-- Start Data to process --
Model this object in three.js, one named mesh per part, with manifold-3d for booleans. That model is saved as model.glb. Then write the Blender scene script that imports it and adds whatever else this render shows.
-- End Data to process --
-- Start Data to process --
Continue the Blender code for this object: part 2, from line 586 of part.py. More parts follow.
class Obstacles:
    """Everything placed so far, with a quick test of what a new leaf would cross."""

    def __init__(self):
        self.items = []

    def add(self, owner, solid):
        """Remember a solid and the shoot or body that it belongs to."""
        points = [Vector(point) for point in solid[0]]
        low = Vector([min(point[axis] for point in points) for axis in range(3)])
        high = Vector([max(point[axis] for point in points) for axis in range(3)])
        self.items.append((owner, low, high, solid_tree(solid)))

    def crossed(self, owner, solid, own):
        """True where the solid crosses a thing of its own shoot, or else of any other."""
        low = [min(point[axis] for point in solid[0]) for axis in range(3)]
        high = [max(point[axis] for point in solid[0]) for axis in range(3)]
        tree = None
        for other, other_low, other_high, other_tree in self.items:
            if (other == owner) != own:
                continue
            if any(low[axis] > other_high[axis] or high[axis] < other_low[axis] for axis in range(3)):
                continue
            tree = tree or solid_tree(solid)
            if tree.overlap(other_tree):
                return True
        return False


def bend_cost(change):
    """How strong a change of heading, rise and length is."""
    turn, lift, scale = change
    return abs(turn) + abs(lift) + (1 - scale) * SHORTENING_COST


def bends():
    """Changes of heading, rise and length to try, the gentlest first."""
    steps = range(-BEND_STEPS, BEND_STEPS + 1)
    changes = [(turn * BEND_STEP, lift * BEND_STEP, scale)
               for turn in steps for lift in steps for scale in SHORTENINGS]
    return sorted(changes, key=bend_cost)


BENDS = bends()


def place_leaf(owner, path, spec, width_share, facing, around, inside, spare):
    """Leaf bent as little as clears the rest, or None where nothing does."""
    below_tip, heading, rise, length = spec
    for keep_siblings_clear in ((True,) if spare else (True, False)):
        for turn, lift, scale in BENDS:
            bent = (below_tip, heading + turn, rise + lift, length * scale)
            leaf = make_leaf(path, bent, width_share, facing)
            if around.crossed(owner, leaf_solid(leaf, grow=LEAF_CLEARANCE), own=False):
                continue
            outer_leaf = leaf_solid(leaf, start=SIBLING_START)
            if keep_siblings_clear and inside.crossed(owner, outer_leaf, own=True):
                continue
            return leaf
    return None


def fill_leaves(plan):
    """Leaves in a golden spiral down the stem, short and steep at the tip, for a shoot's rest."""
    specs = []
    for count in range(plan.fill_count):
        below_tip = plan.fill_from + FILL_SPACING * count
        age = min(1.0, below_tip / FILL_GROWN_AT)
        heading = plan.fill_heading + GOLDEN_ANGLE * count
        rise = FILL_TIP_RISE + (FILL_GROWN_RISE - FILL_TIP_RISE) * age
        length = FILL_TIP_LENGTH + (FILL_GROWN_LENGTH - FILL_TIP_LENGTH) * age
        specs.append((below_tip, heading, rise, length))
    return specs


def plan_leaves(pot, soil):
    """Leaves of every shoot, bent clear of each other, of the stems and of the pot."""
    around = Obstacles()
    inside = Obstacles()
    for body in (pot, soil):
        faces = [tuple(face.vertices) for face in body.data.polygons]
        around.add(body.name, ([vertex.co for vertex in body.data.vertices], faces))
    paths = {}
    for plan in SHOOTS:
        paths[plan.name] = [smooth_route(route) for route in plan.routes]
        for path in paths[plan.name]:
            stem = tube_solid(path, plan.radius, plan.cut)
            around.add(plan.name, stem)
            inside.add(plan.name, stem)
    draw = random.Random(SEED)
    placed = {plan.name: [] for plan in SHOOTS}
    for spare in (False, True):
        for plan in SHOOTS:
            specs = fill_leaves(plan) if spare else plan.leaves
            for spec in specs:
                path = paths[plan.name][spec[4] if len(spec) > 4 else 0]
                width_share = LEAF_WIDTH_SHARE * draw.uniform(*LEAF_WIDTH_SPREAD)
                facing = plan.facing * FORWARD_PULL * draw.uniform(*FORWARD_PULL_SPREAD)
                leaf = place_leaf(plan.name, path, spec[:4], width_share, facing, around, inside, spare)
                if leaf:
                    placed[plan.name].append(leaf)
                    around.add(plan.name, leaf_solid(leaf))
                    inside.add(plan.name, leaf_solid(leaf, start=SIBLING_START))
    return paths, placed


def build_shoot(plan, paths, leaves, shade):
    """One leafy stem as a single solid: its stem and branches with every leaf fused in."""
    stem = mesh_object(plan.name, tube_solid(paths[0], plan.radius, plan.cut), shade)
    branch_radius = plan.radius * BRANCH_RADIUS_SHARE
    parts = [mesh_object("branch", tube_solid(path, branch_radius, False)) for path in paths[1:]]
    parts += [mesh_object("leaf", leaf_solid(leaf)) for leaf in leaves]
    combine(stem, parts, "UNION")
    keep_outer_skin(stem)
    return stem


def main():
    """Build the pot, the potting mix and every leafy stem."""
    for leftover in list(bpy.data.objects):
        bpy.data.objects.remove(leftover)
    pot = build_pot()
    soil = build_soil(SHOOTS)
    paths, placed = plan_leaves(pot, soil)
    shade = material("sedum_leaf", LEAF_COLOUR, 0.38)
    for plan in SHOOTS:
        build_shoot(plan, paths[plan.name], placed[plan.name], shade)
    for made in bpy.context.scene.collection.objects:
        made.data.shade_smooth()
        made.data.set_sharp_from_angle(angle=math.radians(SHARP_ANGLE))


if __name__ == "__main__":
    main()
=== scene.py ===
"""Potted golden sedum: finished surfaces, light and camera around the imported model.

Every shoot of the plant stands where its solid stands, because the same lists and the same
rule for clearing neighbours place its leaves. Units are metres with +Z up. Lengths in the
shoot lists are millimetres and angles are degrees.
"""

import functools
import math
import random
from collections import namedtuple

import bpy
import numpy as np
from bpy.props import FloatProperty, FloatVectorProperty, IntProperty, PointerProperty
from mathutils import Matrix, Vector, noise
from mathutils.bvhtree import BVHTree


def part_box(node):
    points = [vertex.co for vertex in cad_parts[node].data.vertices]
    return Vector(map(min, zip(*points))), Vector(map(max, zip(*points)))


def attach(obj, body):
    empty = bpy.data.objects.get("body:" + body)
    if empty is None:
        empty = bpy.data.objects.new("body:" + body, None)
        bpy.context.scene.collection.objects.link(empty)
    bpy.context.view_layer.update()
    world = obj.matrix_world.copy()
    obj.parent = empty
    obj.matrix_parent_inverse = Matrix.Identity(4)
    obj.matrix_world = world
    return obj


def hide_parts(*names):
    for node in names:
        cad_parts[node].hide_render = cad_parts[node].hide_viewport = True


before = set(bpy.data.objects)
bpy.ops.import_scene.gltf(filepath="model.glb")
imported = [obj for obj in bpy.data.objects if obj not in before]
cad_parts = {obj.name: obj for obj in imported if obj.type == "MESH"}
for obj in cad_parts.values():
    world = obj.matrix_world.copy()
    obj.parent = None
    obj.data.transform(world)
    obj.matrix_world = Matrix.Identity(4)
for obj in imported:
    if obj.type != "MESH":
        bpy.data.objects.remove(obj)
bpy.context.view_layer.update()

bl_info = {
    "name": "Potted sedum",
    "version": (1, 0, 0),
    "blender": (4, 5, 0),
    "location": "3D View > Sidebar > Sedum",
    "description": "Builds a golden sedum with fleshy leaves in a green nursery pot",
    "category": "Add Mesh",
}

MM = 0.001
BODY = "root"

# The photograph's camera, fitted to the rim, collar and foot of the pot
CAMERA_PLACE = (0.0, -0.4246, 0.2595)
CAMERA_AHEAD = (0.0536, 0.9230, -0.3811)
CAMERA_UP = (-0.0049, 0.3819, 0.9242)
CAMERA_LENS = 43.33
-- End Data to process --
-- Start Data to process --
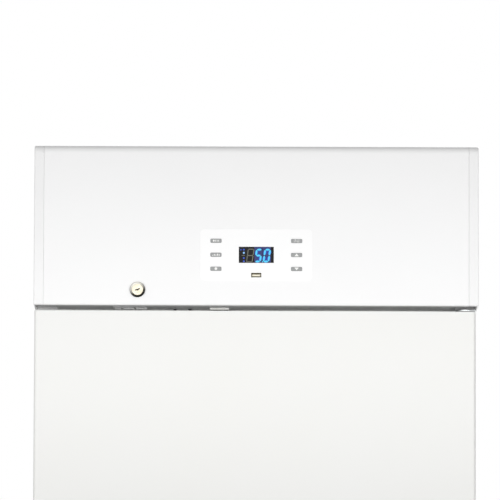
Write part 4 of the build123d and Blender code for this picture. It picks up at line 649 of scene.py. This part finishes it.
-- End Data to process --
■ Written problem
In the listing above, locate the line containing "leaf in leaves]" and the line containing "imported = [obj". Transcribe those two lines and everything between them, exactly as written.

■ Complete response
    parts += [mesh_object("leaf", leaf_solid(leaf)) for leaf in leaves]
    combine(stem, parts, "UNION")
    keep_outer_skin(stem)
    return stem


def main():
    """Build the pot, the potting mix and every leafy stem."""
    for leftover in list(bpy.data.objects):
        bpy.data.objects.remove(leftover)
    pot = build_pot()
    soil = build_soil(SHOOTS)
    paths, placed = plan_leaves(pot, soil)
    shade = material("sedum_leaf", LEAF_COLOUR, 0.38)
    for plan in SHOOTS:
        build_shoot(plan, paths[plan.name], placed[plan.name], shade)
    for made in bpy.context.scene.collection.objects:
        made.data.shade_smooth()
        made.data.set_sharp_from_angle(angle=math.radians(SHARP_ANGLE))


if __name__ == "__main__":
    main()
=== scene.py ===
"""Potted golden sedum: finished surfaces, light and camera around the imported model.

Every shoot of the plant stands where its solid stands, because the same lists and the same
rule for clearing neighbours place its leaves. Units are metres with +Z up. Lengths in the
shoot lists are millimetres and angles are degrees.
"""

import functools
import math
import random
from collections import namedtuple

import bpy
import numpy as np
from bpy.props import FloatProperty, FloatVectorProperty, IntProperty, PointerProperty
from mathutils import Matrix, Vector, noise
from mathutils.bvhtree import BVHTree


def part_box(node):
    points = [vertex.co for vertex in cad_parts[node].data.vertices]
    return Vector(map(min, zip(*points))), Vector(map(max, zip(*points)))


def attach(obj, body):
    empty = bpy.data.objects.get("body:" + body)
    if empty is None:
        empty = bpy.data.objects.new("body:" + body, None)
        bpy.context.scene.collection.objects.link(empty)
    bpy.context.view_layer.update()
    world = obj.matrix_world.copy()
    obj.parent = empty
    obj.matrix_parent_inverse = Matrix.Identity(4)
    obj.matrix_world = world
    return obj


def hide_parts(*names):
    for node in names:
        cad_parts[node].hide_render = cad_parts[node].hide_viewport = True


before = set(bpy.data.objects)
bpy.ops.import_scene.gltf(filepath="model.glb")
imported = [obj for obj in bpy.data.objects if obj not in before]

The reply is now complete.